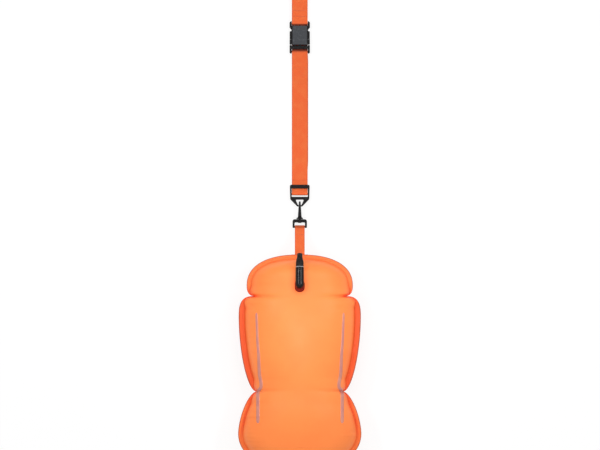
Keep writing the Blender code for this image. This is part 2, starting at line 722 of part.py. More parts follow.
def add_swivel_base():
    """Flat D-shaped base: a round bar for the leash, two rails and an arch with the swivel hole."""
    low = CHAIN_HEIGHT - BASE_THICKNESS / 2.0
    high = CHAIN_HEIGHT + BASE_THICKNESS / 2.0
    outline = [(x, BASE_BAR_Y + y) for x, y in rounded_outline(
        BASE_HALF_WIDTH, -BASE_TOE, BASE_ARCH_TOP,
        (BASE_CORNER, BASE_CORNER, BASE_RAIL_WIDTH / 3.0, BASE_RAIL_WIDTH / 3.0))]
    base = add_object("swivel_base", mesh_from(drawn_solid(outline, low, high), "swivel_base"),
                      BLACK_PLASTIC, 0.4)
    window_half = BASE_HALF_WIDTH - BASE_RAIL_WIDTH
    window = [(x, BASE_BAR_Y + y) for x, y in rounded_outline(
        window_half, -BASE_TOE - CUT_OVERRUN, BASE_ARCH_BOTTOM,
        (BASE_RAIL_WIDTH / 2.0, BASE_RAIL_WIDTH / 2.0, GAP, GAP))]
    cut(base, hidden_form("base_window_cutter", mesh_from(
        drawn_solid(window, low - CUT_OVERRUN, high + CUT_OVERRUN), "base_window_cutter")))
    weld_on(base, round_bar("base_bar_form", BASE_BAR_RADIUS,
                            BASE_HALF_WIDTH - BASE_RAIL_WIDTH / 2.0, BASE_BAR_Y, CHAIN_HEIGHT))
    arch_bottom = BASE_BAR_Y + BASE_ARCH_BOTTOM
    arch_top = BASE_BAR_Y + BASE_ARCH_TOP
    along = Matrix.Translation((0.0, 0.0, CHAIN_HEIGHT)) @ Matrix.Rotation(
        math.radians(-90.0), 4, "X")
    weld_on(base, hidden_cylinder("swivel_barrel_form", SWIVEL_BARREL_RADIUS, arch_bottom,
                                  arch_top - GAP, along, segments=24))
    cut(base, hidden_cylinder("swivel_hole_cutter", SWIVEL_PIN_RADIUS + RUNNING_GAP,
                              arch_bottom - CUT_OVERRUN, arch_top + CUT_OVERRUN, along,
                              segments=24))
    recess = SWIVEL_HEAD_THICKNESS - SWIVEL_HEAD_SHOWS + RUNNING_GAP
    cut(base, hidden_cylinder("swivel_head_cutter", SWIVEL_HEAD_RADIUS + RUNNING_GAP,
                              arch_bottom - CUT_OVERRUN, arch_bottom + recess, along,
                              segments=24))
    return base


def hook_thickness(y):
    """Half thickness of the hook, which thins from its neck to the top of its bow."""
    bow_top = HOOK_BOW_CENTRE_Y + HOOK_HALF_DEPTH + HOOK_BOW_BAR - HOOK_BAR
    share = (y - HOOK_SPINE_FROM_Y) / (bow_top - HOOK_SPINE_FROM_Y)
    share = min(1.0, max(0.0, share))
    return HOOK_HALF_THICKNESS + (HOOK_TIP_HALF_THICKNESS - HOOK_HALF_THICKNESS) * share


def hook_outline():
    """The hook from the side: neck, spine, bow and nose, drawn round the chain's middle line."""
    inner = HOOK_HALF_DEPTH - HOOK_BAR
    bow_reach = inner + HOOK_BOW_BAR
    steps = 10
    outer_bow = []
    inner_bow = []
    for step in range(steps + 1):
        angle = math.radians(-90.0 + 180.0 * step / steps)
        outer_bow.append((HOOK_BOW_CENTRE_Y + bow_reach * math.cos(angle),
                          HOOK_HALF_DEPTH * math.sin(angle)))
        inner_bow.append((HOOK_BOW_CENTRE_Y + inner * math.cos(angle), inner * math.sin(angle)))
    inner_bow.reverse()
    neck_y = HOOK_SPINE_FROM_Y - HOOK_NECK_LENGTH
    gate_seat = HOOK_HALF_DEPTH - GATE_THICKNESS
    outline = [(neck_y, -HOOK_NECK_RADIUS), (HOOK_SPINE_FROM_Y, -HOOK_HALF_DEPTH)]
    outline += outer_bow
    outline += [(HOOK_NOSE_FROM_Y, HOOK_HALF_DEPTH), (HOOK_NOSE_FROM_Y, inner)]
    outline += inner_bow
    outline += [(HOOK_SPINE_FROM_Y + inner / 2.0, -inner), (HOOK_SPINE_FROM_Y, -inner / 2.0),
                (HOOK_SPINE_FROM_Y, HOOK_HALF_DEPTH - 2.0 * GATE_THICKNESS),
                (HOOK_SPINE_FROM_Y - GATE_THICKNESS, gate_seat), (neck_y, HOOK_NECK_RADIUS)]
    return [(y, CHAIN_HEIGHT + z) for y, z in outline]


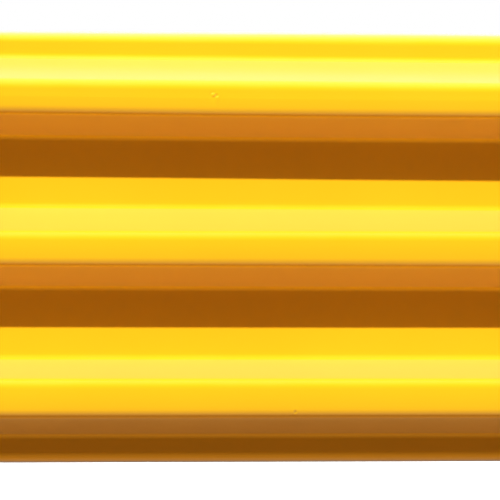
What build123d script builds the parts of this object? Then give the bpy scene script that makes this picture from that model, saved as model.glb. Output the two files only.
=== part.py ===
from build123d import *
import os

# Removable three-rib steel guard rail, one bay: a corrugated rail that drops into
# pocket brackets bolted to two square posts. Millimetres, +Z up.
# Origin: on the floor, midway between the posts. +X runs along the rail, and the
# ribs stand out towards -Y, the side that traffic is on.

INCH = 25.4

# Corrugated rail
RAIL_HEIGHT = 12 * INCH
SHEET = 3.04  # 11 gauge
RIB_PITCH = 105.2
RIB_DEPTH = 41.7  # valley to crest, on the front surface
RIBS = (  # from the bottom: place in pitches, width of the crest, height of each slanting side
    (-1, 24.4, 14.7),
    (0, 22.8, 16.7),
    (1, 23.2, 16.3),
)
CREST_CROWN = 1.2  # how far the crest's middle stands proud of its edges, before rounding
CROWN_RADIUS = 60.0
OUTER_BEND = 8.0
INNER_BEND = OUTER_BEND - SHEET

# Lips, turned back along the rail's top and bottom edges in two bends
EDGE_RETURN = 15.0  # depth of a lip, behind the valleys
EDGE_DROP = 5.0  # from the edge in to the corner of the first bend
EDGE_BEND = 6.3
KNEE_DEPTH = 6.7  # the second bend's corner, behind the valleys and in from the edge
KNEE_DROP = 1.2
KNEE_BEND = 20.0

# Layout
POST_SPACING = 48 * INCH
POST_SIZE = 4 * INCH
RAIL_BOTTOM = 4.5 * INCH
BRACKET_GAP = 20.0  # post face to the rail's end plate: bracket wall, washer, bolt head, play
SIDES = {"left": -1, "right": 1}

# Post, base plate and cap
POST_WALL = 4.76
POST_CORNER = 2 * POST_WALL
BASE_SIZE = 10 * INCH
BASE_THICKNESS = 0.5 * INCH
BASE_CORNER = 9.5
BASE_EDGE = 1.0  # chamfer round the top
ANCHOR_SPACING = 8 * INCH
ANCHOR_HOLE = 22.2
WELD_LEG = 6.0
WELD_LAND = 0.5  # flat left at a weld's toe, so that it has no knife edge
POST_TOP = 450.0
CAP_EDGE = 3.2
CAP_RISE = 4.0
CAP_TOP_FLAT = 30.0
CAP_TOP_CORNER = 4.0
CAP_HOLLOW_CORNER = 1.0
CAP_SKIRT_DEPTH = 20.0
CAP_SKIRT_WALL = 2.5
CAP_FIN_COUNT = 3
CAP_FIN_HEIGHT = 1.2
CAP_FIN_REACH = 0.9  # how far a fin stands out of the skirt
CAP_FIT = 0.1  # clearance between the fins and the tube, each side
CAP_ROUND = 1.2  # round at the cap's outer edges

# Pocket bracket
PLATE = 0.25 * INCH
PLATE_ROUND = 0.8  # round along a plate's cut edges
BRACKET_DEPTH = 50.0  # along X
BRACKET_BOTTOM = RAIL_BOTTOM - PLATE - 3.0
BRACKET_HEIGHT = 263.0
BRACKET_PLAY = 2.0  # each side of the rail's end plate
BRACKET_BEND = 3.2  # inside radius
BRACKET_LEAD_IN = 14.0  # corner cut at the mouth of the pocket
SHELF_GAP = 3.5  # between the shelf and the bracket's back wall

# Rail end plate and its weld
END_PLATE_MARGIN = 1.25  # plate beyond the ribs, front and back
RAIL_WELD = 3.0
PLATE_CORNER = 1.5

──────

What is the number of lines in the listing above that contain the string "parts"? Give only the number.

:: Exercise output ::
2